Rebels fled with soldiers in pursuit.

The authorities said events forced their hand after insisting from the outset they would not resort to violence.

Manyon said police had told him some children had tried to escape, and that when the captors fired and chased them, the troops opened fire and the battle began. Moments earlier, authorities said they had sent a vehicle to fetch the bodies of people killed in Wednesday's seizure of the school.

"No military action was planned. We were planning further talks," the regional head of the FSB security service, Valery Andreyev, told RTR television.

CHAOTIC SCENES

In the ensuing chaos, children ran from the building or were carried by soldiers. Stripped to their underwear after two days without food or drink in a stiflingly hot and crowded school, they gulped bottles of water and waited in a daze for relatives as gunfire crackled around them.

"I smashed the window to get out," one boy with a bandaged hand told Russian television. "People were running in all directions ... They (the rebels) were shooting from the roof."

The outcome of the siege may have repercussions for Russian President Vladimir Putin (news - web sites), who came to power in 2000 on a promise to restore order in Chechnya after years of violent rebellion and hostage-takings similar to the one in Beslan.

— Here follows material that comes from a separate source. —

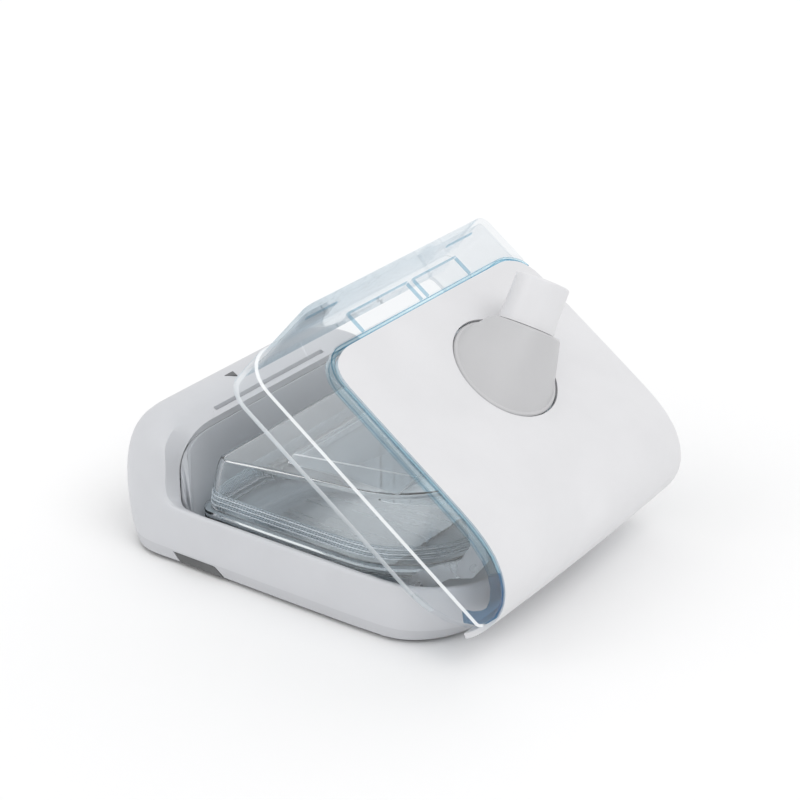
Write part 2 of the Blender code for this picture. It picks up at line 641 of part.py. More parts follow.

Some 129 hostages and 41 rebels died when Putin sent troops to overpower Chechen rebels who had seized a Moscow theater in 2002. But the violence in the region and elsewhere in Russia has continued.

A North Ossetian Interior Ministry source told Interfax the guerrillas, believed to number about 40, had split into three groups. About five had remained in the school while a larger group had tried to break out of the city, and others tried to flee by merging with the hostages.

Interfax said more than 10 of the captors were killed.

Officials had said some 500 people were being held in the school in North Ossetia, but released hostages said the number could be nearer to 1,500 people lying on top of one another in increasingly desperate conditions.

Izvestia said 860 pupils attended School No.1. But the number of people on the campus would have been swollen by parents and relatives attending the first-day ceremony traditional in Russian schools.

INDEPENDENCE DEMAND

Alexander Dzasokhov, president of the province of North Ossetia, said earlier the masked gunmen had demanded an independent Chechnya, the first clear link between them and the decade-long separatist rebellion in the neighboring province.

One unidentified woman freed Thursday told Izvestia that during the night children occasionally began to cry:

"Then the fighters would fire in the air to restore quiet. In the morning they told us they would not give us anything more to drink because the authorities were not ready to negotiate."

Attacks linked to Chechen separatists have surged in recent weeks as Chechnya elected a head for its pro-Moscow administration to replace an assassinated predecessor.

Last week, suicide bombers were blamed for the near-simultaneous crash of two passenger planes in which 90 people died. This week, in central Moscow, a suicide bomber blew herself up, killing nine people.

Russian media have speculated that the gunmen could belong to separatist forces under Magomed Yevloyev, an Ingush who is believed to have led a mass assault on Ingushetia in June.

A representative of Chechen rebel leader Aslan Maskhadov in London repeated denials of involvement by forces loyal to him and condemned the hostage-takers.

"This is a monstrous act ... There is no way to justify what they have done," Akhmed Zakayev, the representative, told Channel 4 news.

Up to 16 people were believed to have been killed in the early stages of the assault.